24 czerwca 2020 r. - Środa - Uroczystość Narodzenia św. Jana Chrzciciela
By uświadomić sobie wielkość cudu, jakim było narodzenie św. Jana z Elżbiety i Zachariasza, można wyobrazić sobie, że jakaś podeszła wiekiem osoba z naszego najbliższego otoczenia oświadcza nagle, że spodziewa się dziecka. Zaskoczenie byłoby ogromne. Można też pomyśleć o jakiejś rzeczy, której najbardziej w życiu pragniemy, marzymy o niej, czekamy na nią, i po latach oczekiwań marzenie wreszcie się spełnia.
Elżbieta i Zachariasz po narodzinach syna zrozumieli, że "ręka Pańska jest z nim" (Łk 1,57-66). Warto, byśmy w naszych oczekiwaniach również dostrzegali rękę Boga. Na przykład, gdy niecierpliwie czekamy na koniec epidemii, możemy spróbować ujrzeć w niej działającego Boga, przemieniającego nasze serca.

23 czerwca 2020 r. - Wtorek XII Tygodnia Zwykłego
Jezus nakazał uczniom, by "nie dawali psom tego, co święte, i nie rzucali pereł przed świnie" (Mt 7,6.12-14). Jeżeli więc nauka Jezusa do nas dotarła i możemy być dziś jej wyznawcami, oznacza to, że w oczach Boga nie jesteśmy ani psami ani świniami. Bóg widzi w nas wielką wartość, nawet jeśli my w sobie jej nie widzimy. Bóg wierzy w nas i nam ufa, inaczej nie powierzyłby w nasze ręce Jezusa, Jego nauki i miłości.
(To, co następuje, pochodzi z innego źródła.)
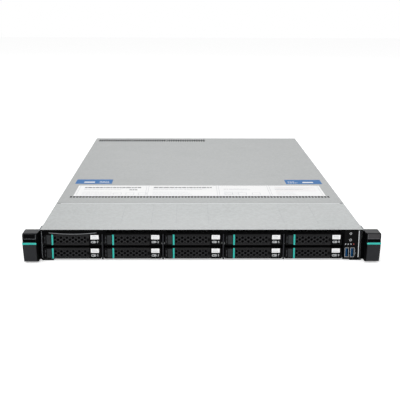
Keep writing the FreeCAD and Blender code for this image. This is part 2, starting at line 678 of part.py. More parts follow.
def ear_block():
    """The right-hand ear's moulding before its recesses are cut."""
    bottom, *_, top = ear_levels()
    front = FRONT_Y - EAR_FRONT
    x0, x1 = BODY_X + BRACKET_SHEET, BODY_X + EAR_WIDTH
    outline = [(x0, 0, top), (x1, 0, top), (x1, 0, (top + bottom) / 2), (x1 - EAR_TAPER, 0, bottom),
               (x0, 0, bottom)]
    block = prism(outline, (0, front, 0))
    left, ahead, below = x0 - TINY, front - TINY, bottom - TINY
    slope = prism([(left, ahead, below), (x0 + EAR_INNER_SLOPE, ahead, below),
                   (left, front + EAR_SLOPE_DEPTH, below)], (0, 0, top))
    undercut = prism([(left, ahead, below), (left, front + EAR_UNDERCUT, below),
                      (left, ahead, bottom + EAR_UNDERCUT)], (EAR_WIDTH + TINY, 0, 0))
    block = block.cut([slope, undercut])
    brow = [e for e in block.Edges
            if all(abs(v.Point.y - front) < 1e-6 and abs(v.Point.z - top) < 1e-6 for v in e.Vertexes)]
    block = block.makeFillet(EAR_TOP_RADIUS, brow)
    side = [e for e in block.Edges
            if e.Length > EAR_TOP_RADIUS * 2
            and all(abs(v.Point.x - x1) < 1e-6 and abs(v.Point.y - front) < 1e-6 for v in e.Vertexes)]
    return block.makeChamfer(EAR_EDGE_CHAMFER, side)


def ear():
    """The right-hand ear with its latch pocket, dark groove, inlay seat and bracket."""
    _, inlay, groove, latch_low, latch_high, top = ear_levels()
    front = FRONT_Y - EAR_FRONT
    x0, x1 = BODY_X, BODY_X + EAR_WIDTH
    in0, in1 = latch_span()
    pocket = box(in0 - PLAY, in1 + PLAY, front - TINY, front + LATCH_DEPTH + LATCH_TRAVEL + PLAY,
                 latch_low - PLAY, latch_high + PLAY)
    channel = box(in0 - PLAY, x1 + TINY, front - TINY, front + GROOVE_DEPTH, groove, latch_low - 2 * PLAY)
    seat = box(in0 - PLAY, x1 + TINY, front - TINY, front + INLAY_DEPTH, inlay, groove)
    body = ear_block().cut([pocket, channel, seat])
    bracket = box(x0, x0 + BRACKET_SHEET, FRONT_Y, FRONT_Y + BRACKET_REACH, EAR_MARGIN_LOW,
                  BODY_HEIGHT - EAR_MARGIN_HIGH)
    hole_x, hole_z = RACK_HOLE_SPAN / 2, BODY_HEIGHT / 2
    hole = cylinder(RACK_SCREW_RADIUS, (hole_x, -RACK_SCREW_DEPTH, hole_z), (hole_x, TINY, hole_z))
    foot = box(WALL_X, x0, FRONT_Y, FRONT_Y + BRACKET_REACH, EAR_MARGIN_LOW,
               WALL_TOP - COVER_FLANGE - COVER_SLIP)
    return fuse(body, bracket, foot).cut(hole)


def ear_latch():
    """The right-hand release latch that fills the pocket's mouth."""
    *_, latch_low, latch_high, _ = ear_levels()
    in0, in1 = latch_span()
    front = FRONT_Y - EAR_FRONT
    return box(in0, in1, front, front + LATCH_DEPTH, latch_low, latch_high)


def mirrored(shape):
    """The left-hand copy of a right-hand piece."""
    return shape.mirror(Vector(0, 0, 0), Vector(1, 0, 0))


# ---------------------------------------------------------------- control panel

def usb_places():
    """Left edges of the two front USB sockets."""
    left = PANEL_X0 + USB_OFFSET - USB_WIDTH / 2
    return [left - USB_PITCH / 2, left + USB_PITCH / 2]


def button_heights():
    """Centres of the power button and the identify button."""
    return WALL_TOP - POWER_DROP, WALL_TOP - ID_DROP


def control_panel():
    """The panel housing: a box with bores, socket openings, a circuit board and its two switches."""
    x0, x1 = PANEL_X0, PANEL_X1
    y0, y1 = FRONT_Y, FRONT_Y + PANEL_DEPTH
    z0, z1 = TRAY_SHEET, WALL_TOP
    outer = box(x0, x1, y0, y1, z0, z1)
    inner = box(x0 + PANEL_WALL, x1 - PANEL_WALL, y0 + PANEL_FRONT, y1 - PANEL_WALL,
                z0 + PANEL_WALL, z1 - PANEL_WALL)
    board_y = y0 + USB_LENGTH
    board = box(x0, x1, board_y, board_y + BOARD_THICKNESS, z0, z1)
    switch_x = x0 + BUTTON_OFFSET
    switch_y = y0 - PUSH_BUTTON_PROUD + PUSH_BUTTON_LENGTH + PUSH_BUTTON_TRAVEL + PLAY
    switches, cuts = [], []
    for z in button_heights():
        switches.append(box(switch_x - BUTTON_RADIUS, switch_x + BUTTON_RADIUS, switch_y, board_y,
                            z - BUTTON_RADIUS, z + BUTTON_RADIUS))
        cuts.append(cylinder(BUTTON_RADIUS + PUSH_BUTTON_PLAY, (switch_x, y0 - TINY, z),
                             (switch_x, y0 + PANEL_FRONT + TINY, z)))
    for x in usb_places():
        cuts.append(box(x - USB_SLIP, x + USB_WIDTH + USB_SLIP, y0 - TINY, y0 + PANEL_FRONT + TINY,
                        z0 + USB_LIFT - USB_SLIP, z0 + USB_LIFT + USB_HEIGHT + USB_SLIP))
    return fuse(outer.cut(inner), board, *switches).cut(cuts)


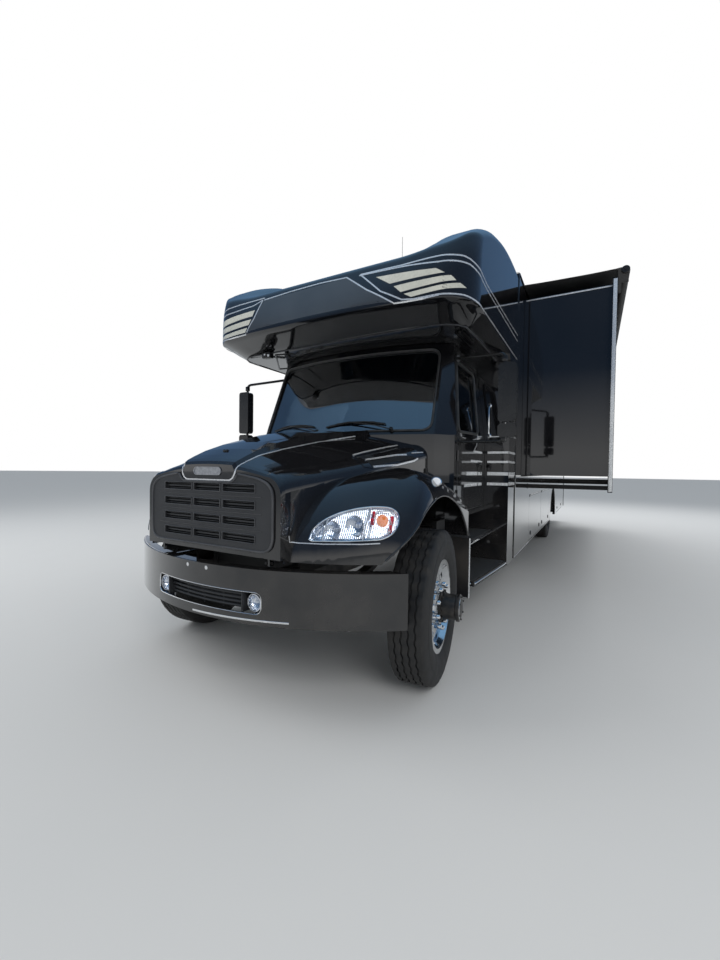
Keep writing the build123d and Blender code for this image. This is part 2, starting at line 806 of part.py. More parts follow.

22 czerwca 2020 r. - Poniedziałek XII Tygodnia Zwykłego
Jedną z największych pokus, przed jakimi stają ludzie od samego początku istnienia ludzkości, jest chęć dorównania Bogu i postawienia siebie na Jego miejscu. W Księdze Rodzaju czytamy o propozycji węża: "Gdy spożyjecie owoc, jak Bóg będziecie znali dobro i zło" (Rdz 3,5). W dawnych przekładach (Biblia ks. Jakuba Wujka, Biblia Gdańska) słowa te brzmią jeszcze bardziej dosadnie: "Będziecie jako bogowie". Jezus przestrzega swoich uczniów, by powstrzymywali się od osądzania innych (Mt 7,1-5). Dlaczego? Bo to diabelska pokusa. Bo tylko Bóg, który jest bez grzechu, ma prawo widzieć grzech w ludziach. Więc jeśli mielibyśmy jakiekolwiek prawo do osądu innych, najpierw musielibyśmy "usunąć belkę ze swego oka". Bez tego jesteśmy - wg Jezusa - obłudnikami.

21 czerwca 2020 r. - XII Niedziela Zwykła
Druga połowa czerwca to czas, kiedy dzieci i młodzież otrzymują w szkołach świadectwa, będące podsumowaniem kolejnego etapu ich edukacji. W terminologii chrześcijańskiej ŚWIADECTWO to coś więcej niż kartka papieru z informacjami. Jezus namawia nas, byśmy wobec ludzi świadczyli, czyli "powtarzali w świetle, rozgłaszali na dachach" (Mt 10,26-33), o wszystkim, co nam uczynił Bóg w skrytości naszych serc. Nie jest to łatwe, bo ujawnianie innym swoich wewnętrznych przeżyć bywa krępujące, ale warto pamiętać o słowach Jezusa: "Do każdego, kto się przyzna do Mnie przed ludźmi, przyznam się i Ja przed moim Ojcem, który jest w niebie".